Most evident is his impact on the CBI theater. Yes, I hear you, I’ll unpack things a little. Hard to remember that this is ancient history for people.

The China-Burma-India theater of war (as opposed to the European theater headed by Eisenhower or the Pacific theater headed by MacArthur) had been on the defensive throughout the war. China since the Japanese invasion of 1937, the rest since the post-Pearl Harbor attacks that overran Hong Kong, the Philippines, the Dutch East Indies, Singapore, Malaya, and Burma, that ran out of logistics (rather than being defeated) at the edge of India. It seems to have been Mountbatten’s personal characteristics that restored the army’s morale and turned the Japanese attacks in late 1944 into what became a rout, completely turning them out of Burma by the time the atomic bomb brought a sudden end to the war.

And he did this how?

Well, he was a younger man, for one thing.
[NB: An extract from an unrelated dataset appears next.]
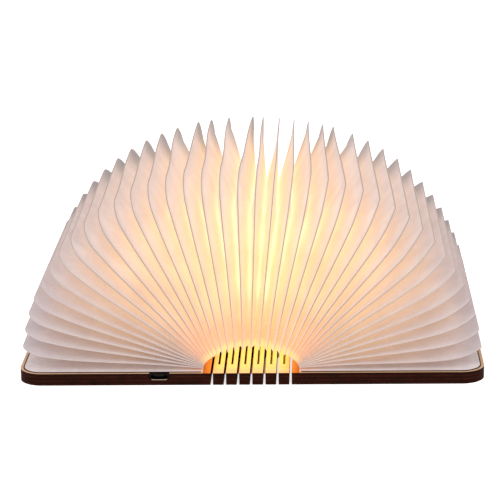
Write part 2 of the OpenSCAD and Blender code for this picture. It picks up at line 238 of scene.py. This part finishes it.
def wood(name, top_z):
    """Laser-cut plywood: tan on the inner face, veneered outside, charred on every cut edge."""
    k = Mat(name, specular=0.08)
    z, up = k.axis(2), k.axis(2, "Normal")
    grain = k.noise(34, 6, 0.62, (1, 14, 1), 0.6)
    pores = k.noise(1100, 2, 0.5, (0.05, 1, 1))
    veneer = k.ramp(grain, (0.30, srgb(88, 52, 30)), (0.52, srgb(128, 80, 48)), (0.72, srgb(158, 106, 66)))
    veneer = k.mix(k.step(pores, 0.56, 0.70, 0.0, 0.8), veneer, srgb(66, 38, 22))
    tan = k.ramp(grain, (0.30, srgb(206, 162, 124)), (0.70, srgb(232, 194, 156)))
    waves = k.math("MULTIPLY", k.noise(40, 3, 0.6, (1, 1, 0.2)), 0.35)
    plies = k.math("ADD", k.math("MULTIPLY", z, 1 / PLY_REPEAT), waves)
    band = k.math("PINGPONG", plies, 0.5)
    soot = k.noise(260, 4, 0.65, (0.5, 0.5, 1.6))
    char = k.mix(k.step(band, 0.16, 0.40), srgb(42, 13, 6), srgb(60, 25, 13))
    char = k.mix(k.step(soot, 0.40, 0.72), char, srgb(30, 9, 4))
    # The strip of each cover between the spine and its end paper is a darker brown.
    off = k.math("ABSOLUTE", k.axis(0))
    strip = k.mix(k.step(off, 0.0193, 0.0195), srgb(150, 70, 24), tan)
    tan = k.mix(k.step(off, 0.0150, 0.0162), tan, strip)
    inner_face = on_top(k, top_z)
    face = k.mix(inner_face, veneer, tan)
    cut = k.step(k.math("ABSOLUTE", up), 0.75, 0.9)
    flat = k.math("MULTIPLY", cut, k.math("MAXIMUM", inner_face, k.step(z, 0.00012, 0.00005)))
    k.set("Base Color", k.mix(flat, char, face))
    k.set("Roughness", k.mix(flat, srgb(232, 232, 232), k.step(grain, 0.2, 0.8, 0.42, 0.62)))
    k.bump(k.math("ADD", grain, k.math("MULTIPLY", soot, 0.5)), 0.25, 0.0002)
    colour, strength = strip_glow(k, top_z)
    k.set("Emission Color", colour)
    k.set("Emission Strength", strength)
    return k.m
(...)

Born in 1900, he was always the youngest man at the command table. He brought vigor to the command. He visited troops everywhere. He concentrated on overcoming the three factors that he had identified as the chief weaknesses of British forces in the theater: the monsoon, malaria, and morale. It wasn’t a parlor trick. He really did find the men in a defeatist attitude and leave them thinking of themselves as the ultimate winners and the Japanese as being in an untenable position. The men sized him up in his personal appearances and had confidence that he knew what he was doing, that he was telling the truth, and that he knew how to bring victory. In short, he identified the problems, he worked to overcome them, and he prevailed.

Again you see the difficulty in shifting viewpoint to keep the effect rather than the man’s viewpoint in the center of the picture.

I don’t know, I thought I just did that.

You did and you didn’t. You ably illustrated the effect of his actions. You indicated the source of those actions in his personal characteristics.

Well what else do you want?

Nothing tangible, perhaps. It is a subtle shift of emphasis. If you were to describe Lincoln’s effect on the Civil War, you could draw a somewhat similar line of cause and effect from Lincoln’s personal character to his habits to his effect on the men whose efforts he was attempting to hold together. In his case, still the industriousness, the deep understanding that comes from long careful study. Only in Lincoln’s case it was an understanding of man and power rather than –

Not so different, really.

Perhaps not. But you can see how if Lincoln had been different, if Mountbatten had been different, the same physical and personal considerations would have existed but might have manifested very differently.

By “personal considerations” you mean the personalities having to be dealt with. Yes.

These are case studies in the interaction of 3D personalities with the vast impersonal forces as they manifest in the shared subjectivity that you experience as “the outside world.”

That’s very interesting, a lightning flash illuminating the scene.

Thank you. It does work pretty well, doesn’t it?

It really does. A lot of explanation in abstract terms would not have illustrated the concept nearly so well.

It isn’t a clarifying image, exactly. It isn’t an image like a ship at sea. It’s more abstract than that, yet the sense of Lincoln or Mountbatten gathering the strings in their hands and directing the forces that meet events is not a bad image of the interaction of the lives you all lead and the effect you all have.

And for those of us who live on the sidelines of great events?

It was important first to produce a memorable image. Now we can fine-tune it. Take any of those British or Indian or Chinese or Japanese or Burmese or Malayan soldiers. The world was of course vastly bigger than any of them. Their ability to influence even their own lives was minimal. They were pawns on the chessboard. The vast impersonal forces might be said to be flowing through the times, and they had to live their lives not as they might have done if the world were at peace, but as it was. They could not escape from their times any more than you can escape from yours. Living your lives, then, is how you are conduits for the vast impersonal forces. It is how those forces become in effect vast personal forces. It is in living your life that you:

  • Transform your own being, “working out your salvation,” as the Buddhists say.
  • Participate in the translation of vast impersonal forces into definite results, “fixing” the image of your times.

Perhaps this is not clear.

I think it is an advance of clarity, clearer than before.

Your lives face two directions that are actually two sides of the same coin. You live your life experienced from the inside, affecting the outside. Subjective and objective. Personal and part of the whole. Invisible and manifest. Both, not only one or the other.

So today’s theme was –

Directing the forces.

Nice play on words. And next time?

Again, we may look at events in Lincoln’s life to show new facets of the situation. Or, maybe not. We shall see.